■ Objective:
Your task is to copy the material exactly.
==============================
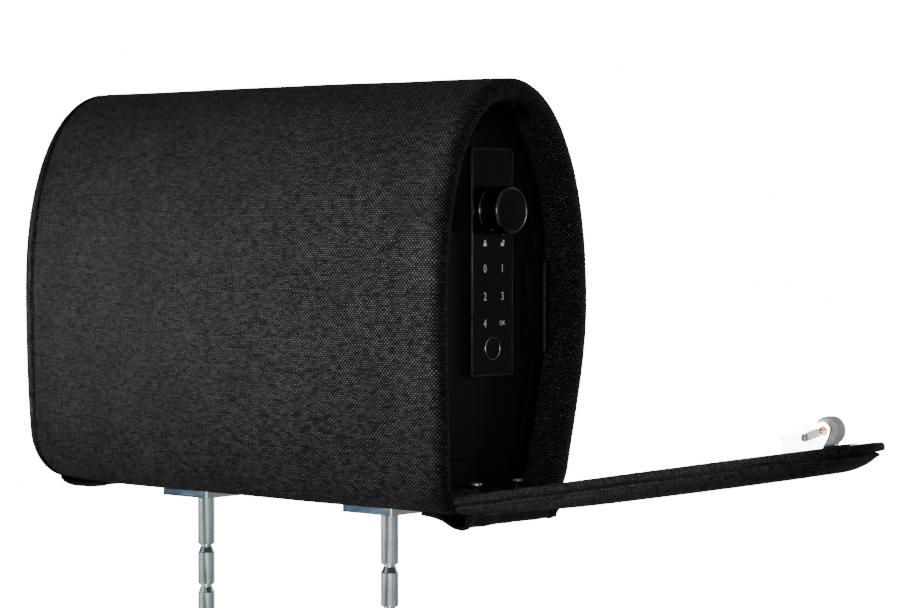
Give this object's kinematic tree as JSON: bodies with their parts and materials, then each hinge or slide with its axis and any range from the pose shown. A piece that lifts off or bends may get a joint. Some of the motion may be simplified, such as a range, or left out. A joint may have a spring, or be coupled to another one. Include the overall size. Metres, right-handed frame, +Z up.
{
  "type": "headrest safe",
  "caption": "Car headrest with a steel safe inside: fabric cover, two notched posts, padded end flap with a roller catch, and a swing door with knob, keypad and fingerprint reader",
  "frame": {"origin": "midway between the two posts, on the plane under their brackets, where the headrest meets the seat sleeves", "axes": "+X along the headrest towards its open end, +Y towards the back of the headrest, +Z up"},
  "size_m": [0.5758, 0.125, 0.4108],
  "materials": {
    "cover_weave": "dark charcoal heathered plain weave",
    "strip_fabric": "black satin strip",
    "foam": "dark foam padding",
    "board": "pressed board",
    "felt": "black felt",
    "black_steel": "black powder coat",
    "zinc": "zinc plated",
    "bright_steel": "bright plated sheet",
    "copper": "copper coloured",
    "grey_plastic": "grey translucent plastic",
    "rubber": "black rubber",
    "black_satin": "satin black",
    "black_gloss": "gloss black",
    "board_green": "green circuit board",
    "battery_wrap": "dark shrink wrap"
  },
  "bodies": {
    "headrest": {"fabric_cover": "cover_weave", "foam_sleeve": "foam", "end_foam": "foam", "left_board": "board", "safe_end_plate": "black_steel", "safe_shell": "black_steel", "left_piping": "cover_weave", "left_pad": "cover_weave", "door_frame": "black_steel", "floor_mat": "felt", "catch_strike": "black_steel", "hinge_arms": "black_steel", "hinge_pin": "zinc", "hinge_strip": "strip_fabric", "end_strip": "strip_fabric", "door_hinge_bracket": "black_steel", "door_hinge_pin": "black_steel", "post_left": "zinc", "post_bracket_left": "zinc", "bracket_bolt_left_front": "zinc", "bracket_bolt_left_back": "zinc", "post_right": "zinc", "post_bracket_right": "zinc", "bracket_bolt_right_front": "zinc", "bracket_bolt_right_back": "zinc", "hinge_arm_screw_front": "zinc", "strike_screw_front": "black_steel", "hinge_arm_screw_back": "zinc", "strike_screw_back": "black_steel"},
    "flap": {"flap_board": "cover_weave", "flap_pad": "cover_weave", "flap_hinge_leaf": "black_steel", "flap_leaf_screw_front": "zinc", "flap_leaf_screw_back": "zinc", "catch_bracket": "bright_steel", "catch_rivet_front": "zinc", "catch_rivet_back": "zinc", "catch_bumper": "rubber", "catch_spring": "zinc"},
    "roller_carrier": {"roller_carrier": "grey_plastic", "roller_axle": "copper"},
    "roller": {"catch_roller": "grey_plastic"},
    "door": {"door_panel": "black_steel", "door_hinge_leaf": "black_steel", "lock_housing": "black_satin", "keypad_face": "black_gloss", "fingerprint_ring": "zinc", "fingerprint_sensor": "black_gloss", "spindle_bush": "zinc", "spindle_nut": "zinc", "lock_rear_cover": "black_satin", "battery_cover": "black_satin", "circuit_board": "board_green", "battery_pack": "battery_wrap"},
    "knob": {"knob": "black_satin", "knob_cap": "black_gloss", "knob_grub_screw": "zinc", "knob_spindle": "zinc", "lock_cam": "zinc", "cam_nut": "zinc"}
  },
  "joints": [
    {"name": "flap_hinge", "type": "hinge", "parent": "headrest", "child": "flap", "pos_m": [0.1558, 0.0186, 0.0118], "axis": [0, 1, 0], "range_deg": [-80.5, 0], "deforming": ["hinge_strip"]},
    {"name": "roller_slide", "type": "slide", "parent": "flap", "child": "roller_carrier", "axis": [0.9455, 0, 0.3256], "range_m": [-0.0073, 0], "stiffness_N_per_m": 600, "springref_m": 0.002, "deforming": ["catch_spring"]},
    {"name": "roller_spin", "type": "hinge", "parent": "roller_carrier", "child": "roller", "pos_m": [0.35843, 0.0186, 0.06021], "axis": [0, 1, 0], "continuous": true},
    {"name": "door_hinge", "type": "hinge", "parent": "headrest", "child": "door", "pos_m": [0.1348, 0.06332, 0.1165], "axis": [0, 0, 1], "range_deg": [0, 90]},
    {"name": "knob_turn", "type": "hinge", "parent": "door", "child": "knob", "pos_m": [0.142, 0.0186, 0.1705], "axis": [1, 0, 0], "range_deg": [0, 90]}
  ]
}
==============================
■ Output:
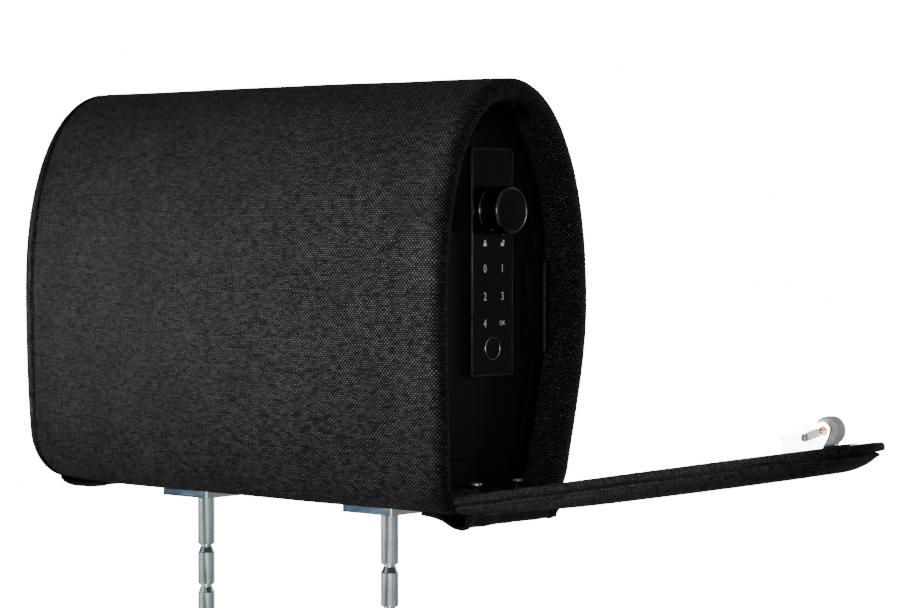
Give this object's kinematic tree as JSON: bodies with their parts and materials, then each hinge or slide with its axis and any range from the pose shown. A piece that lifts off or bends may get a joint. Some of the motion may be simplified, such as a range, or left out. A joint may have a spring, or be coupled to another one. Include the overall size. Metres, right-handed frame, +Z up.
{
  "type": "headrest safe",
  "caption": "Car headrest with a steel safe inside: fabric cover, two notched posts, padded end flap with a roller catch, and a swing door with knob, keypad and fingerprint reader",
  "frame": {"origin": "midway between the two posts, on the plane under their brackets, where the headrest meets the seat sleeves", "axes": "+X along the headrest towards its open end, +Y towards the back of the headrest, +Z up"},
  "size_m": [0.5758, 0.125, 0.4108],
  "materials": {
    "cover_weave": "dark charcoal heathered plain weave",
    "strip_fabric": "black satin strip",
    "foam": "dark foam padding",
    "board": "pressed board",
    "felt": "black felt",
    "black_steel": "black powder coat",
    "zinc": "zinc plated",
    "bright_steel": "bright plated sheet",
    "copper": "copper coloured",
    "grey_plastic": "grey translucent plastic",
    "rubber": "black rubber",
    "black_satin": "satin black",
    "black_gloss": "gloss black",
    "board_green": "green circuit board",
    "battery_wrap": "dark shrink wrap"
  },
  "bodies": {
    "headrest": {"fabric_cover": "cover_weave", "foam_sleeve": "foam", "end_foam": "foam", "left_board": "board", "safe_end_plate": "black_steel", "safe_shell": "black_steel", "left_piping": "cover_weave", "left_pad": "cover_weave", "door_frame": "black_steel", "floor_mat": "felt", "catch_strike": "black_steel", "hinge_arms": "black_steel", "hinge_pin": "zinc", "hinge_strip": "strip_fabric", "end_strip": "strip_fabric", "door_hinge_bracket": "black_steel", "door_hinge_pin": "black_steel", "post_left": "zinc", "post_bracket_left": "zinc", "bracket_bolt_left_front": "zinc", "bracket_bolt_left_back": "zinc", "post_right": "zinc", "post_bracket_right": "zinc", "bracket_bolt_right_front": "zinc", "bracket_bolt_right_back": "zinc", "hinge_arm_screw_front": "zinc", "strike_screw_front": "black_steel", "hinge_arm_screw_back": "zinc", "strike_screw_back": "black_steel"},
    "flap": {"flap_board": "cover_weave", "flap_pad": "cover_weave", "flap_hinge_leaf": "black_steel", "flap_leaf_screw_front": "zinc", "flap_leaf_screw_back": "zinc", "catch_bracket": "bright_steel", "catch_rivet_front": "zinc", "catch_rivet_back": "zinc", "catch_bumper": "rubber", "catch_spring": "zinc"},
    "roller_carrier": {"roller_carrier": "grey_plastic", "roller_axle": "copper"},
    "roller": {"catch_roller": "grey_plastic"},
    "door": {"door_panel": "black_steel", "door_hinge_leaf": "black_steel", "lock_housing": "black_satin", "keypad_face": "black_gloss", "fingerprint_ring": "zinc", "fingerprint_sensor": "black_gloss", "spindle_bush": "zinc", "spindle_nut": "zinc", "lock_rear_cover": "black_satin", "battery_cover": "black_satin", "circuit_board": "board_green", "battery_pack": "battery_wrap"},
    "knob": {"knob": "black_satin", "knob_cap": "black_gloss", "knob_grub_screw": "zinc", "knob_spindle": "zinc", "lock_cam": "zinc", "cam_nut": "zinc"}
  },
  "joints": [
    {"name": "flap_hinge", "type": "hinge", "parent": "headrest", "child": "flap", "pos_m": [0.1558, 0.0186, 0.0118], "axis": [0, 1, 0], "range_deg": [-80.5, 0], "deforming": ["hinge_strip"]},
    {"name": "roller_slide", "type": "slide", "parent": "flap", "child": "roller_carrier", "axis": [0.9455, 0, 0.3256], "range_m": [-0.0073, 0], "stiffness_N_per_m": 600, "springref_m": 0.002, "deforming": ["catch_spring"]},
    {"name": "roller_spin", "type": "hinge", "parent": "roller_carrier", "child": "roller", "pos_m": [0.35843, 0.0186, 0.06021], "axis": [0, 1, 0], "continuous": true},
    {"name": "door_hinge", "type": "hinge", "parent": "headrest", "child": "door", "pos_m": [0.1348, 0.06332, 0.1165], "axis": [0, 0, 1], "range_deg": [0, 90]},
    {"name": "knob_turn", "type": "hinge", "parent": "door", "child": "knob", "pos_m": [0.142, 0.0186, 0.1705], "axis": [1, 0, 0], "range_deg": [0, 90]}
  ]
}